No policy presumption for opt-out

While access to justice and deterrence are important policy goals, they do not inherently favour opt‑out proceedings. As the Court noted “optout collective proceedings are an especially powerful vehicle but they also carry the risk that defendants may be driven to settle unmeritorious claims.

 

Impact: Rebalancing the regime after Merricks

The judgment represents the most significant recalibration of the collective proceedings regime since Merricks v Mastercard [2020] UKSC 51. It shifts the balance back towards a more structured and evidence‑based certification stage, particularly for business‑to‑business claims.

 

Shift away from Merricks’ generous threshold

Merricks was widely seen as lowering the bar for certification, emphasising flexibility and permitting large‑scale consumer claims with unresolved causation and quantification issues to proceed. Evans corrects this by:

  • Reaffirming that the strength of the claim is a substantive factor at certification
  • Reasserting the CAT’s gatekeeper role, shielding its evaluative decisions from appellate intervention

This recalibration tempers any post‑Merricks assumption that opt‑out certification is available wherever common issues exist.

 

A new emphasis on class composition

Evans clarifies that the nature of the proposed class matters.
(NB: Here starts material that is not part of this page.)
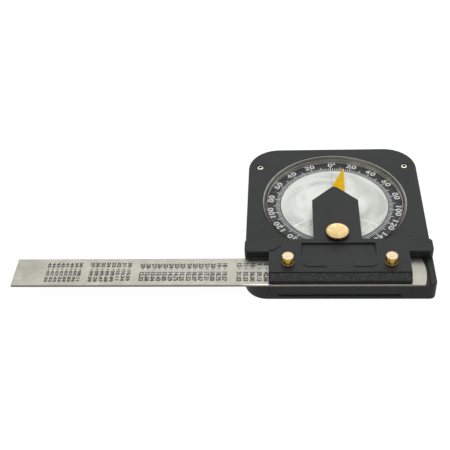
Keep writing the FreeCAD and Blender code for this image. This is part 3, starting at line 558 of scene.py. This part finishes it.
hub_brass = turned_metal("hub_brass", (0.60, 0.42, 0.15), (0.78, 0.58, 0.25), 0.3)
for node in ("pivot_bush", "pivot_cap", "pointer_hub"):
    dress(node, hub_brass)
dress("pivot_pin", turned_metal("pin_steel", (0.50, 0.50, 0.49), (0.66, 0.66, 0.64), 0.25))

yellow, tree, shader = finish("pointer_yellow", Specular_IOR_Level=0.04)
soft = use(tree, soft_edge, Radius=0.1 * mm)
coat = noise(tree, 1500.0, 3.0)
warm = noise(tree, 130.0, 2.0)
paint = tint(tree, steps(tree, warm, 0.38, 0.62), (0.84, 0.50, 0.0), (0.92, 0.56, 0.0))
feed(tree, shader,
     Base_Color=tint(tree, times(tree, soft["Edge"], 0.5), paint, (0.86, 0.66, 0.08)),
     Roughness=steps(tree, coat, 0.3, 0.7, 0.42, 0.55),
     Normal=relief(tree, coat, 0.4, 0.01, Normal=soft["Normal"]))
dress("pointer", yellow)

lead, tree, shader = finish("weight_lead", Metallic=0.8)
soft = use(tree, soft_edge, Radius=0.2 * mm)
cast = noise(tree, 1100.0, 5.0)
feed(tree, shader,
     Base_Color=tint(tree, cast, (0.16, 0.165, 0.17), (0.34, 0.35, 0.36)),
     Roughness=steps(tree, cast, 0.3, 0.7, 0.5, 0.7),
     Normal=relief(tree, cast, 0.6, 0.05, Normal=soft["Normal"]))
dress("pendulum_weight", lead)


# Lens and gasket
# The crystal is one clear acrylic moulding, a flat front with a rounded shoulder and a wall that
# stands on a rubber ring. It is polished all over; the bright and dark lines and the brownish band
# on its wall and shoulder are painted highlights and reflections.

lens_low, lens_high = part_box("lens")
lens_radius = lens_high.x
lens_wall = 2.0 * mm
lens_plate = 1.6 * mm
lens_round = 1.1 * mm
inner_round = 0.5 * mm


def around(reach, level, round_it, centre=(0.0, 0.0)):
    """Shell of rows turned about an axis at the centre, from radii and levels."""
    return shell(np.stack([centre[0] + reach * np.cos(round_it), centre[1] + reach * np.sin(round_it),
                           np.broadcast_to(level, (len(level), len(round_it)))], -1))


def lens_form(count=256):
    """Half section of the crystal turned about Z: wall, quarter-round shoulder and flat front outside,
    and inside the same with a smaller round; row by row the radius and height of the section."""
    turn = np.radians(np.linspace(0, 90, 12))
    front = lens_high.z
    under = front - lens_plate
    inside = lens_radius - lens_wall
    outer = np.column_stack([lens_radius - lens_round + lens_round * np.cos(turn),
                             front - lens_round + lens_round * np.sin(turn)])
    inner = np.column_stack([inside - inner_round + inner_round * np.cos(turn[::-1]),
                             under - inner_round + inner_round * np.sin(turn[::-1])])
    section = np.concatenate([
        [(0, under), (inside * 0.5, under)], inner, [(inside, lens_low.z), (lens_radius, lens_low.z)], outer,
        [(inside, front), (inside * 0.5, front), (0, front)]])
    return around(section[:, :1], section[:, 1:], np.linspace(0, 2 * math.pi, count, endpoint=False))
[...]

Consumer‑focused mass claims (as in Merricks) raise different considerations from claims brought by large, sophisticated financial institutions with significant, individually viable claims.

The Court emphasised that opt‑out is typically ill‑suited where major commercial actors can readily litigate individually or opt-in. Prior to Evans, claimant representatives and funders increasingly sought opt‑out certification for business‑to‑business claims by arguing that coordination made opt‑in “impracticable”. That assumption no longer stands.

 

Strengthening defendants’ position against “leverage claims”
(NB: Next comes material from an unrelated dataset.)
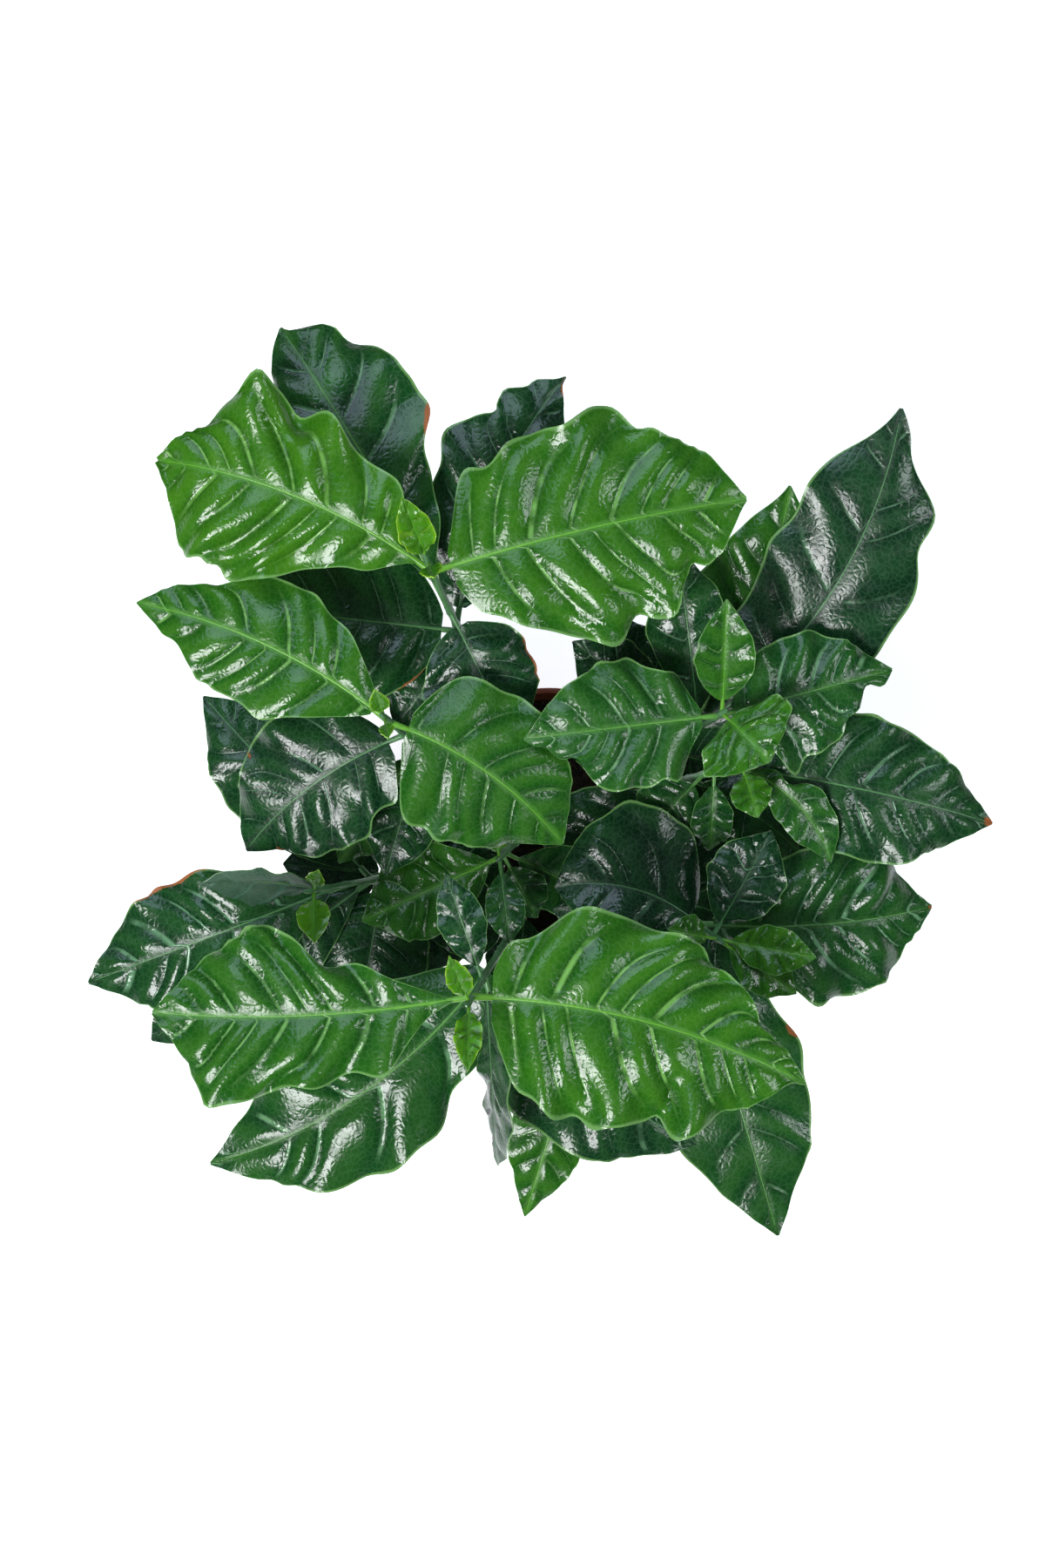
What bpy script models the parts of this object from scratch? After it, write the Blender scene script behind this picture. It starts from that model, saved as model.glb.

Many defendants argued that expansive opt‑out claims generated undue settlement pressure, even where the merits were weak, because of the scale, costs and disclosure burden. The Supreme Court recognised this “oppressive leverage effect”, and that defendants should equally be protected from speculative or weak collective litigation.

 

Practical implications for future cases

The judgment signals several trends:

  • Fewer opt‑out certifications in business‑to‑business cases, with opt‑in becoming the natural route for sophisticated claimant groups
  • Greater emphasis on precise pleadings and robust economic evidence on causation
  • A widening divergence between consumer claims (governed largely by Merricks) and commercial claims (now shaped by Evans)
  • More contested certification hearings, with defendants now armed with a strong precedent to challenge weak merits and insist on opt‑in

Overall, Merricks broadened the gateway; Evans reinstates and reinforces meaningful filters.

 

Key take aways

Evans does not eliminate opt-out proceedings; it rebalances them.

Key take aways:

  • The merits of the claim are important at the certification stage
  • Opt-in practicability, especially for sophisticated high-value claimants, can be decisive
  • The CAT’s gatekeeper role has been re-affirmed

For claimants and class representatives, the route to certification now demands tighter pleadings, sharper causation analysis and more carefully defined class composition. Emphasis on merits and opt‑in practicability will influence the commercial viability of business‑to‑business collective actions, with opt‑in models likely to play a more prominent role. This can only be a good thing for defendants and their liability insurers.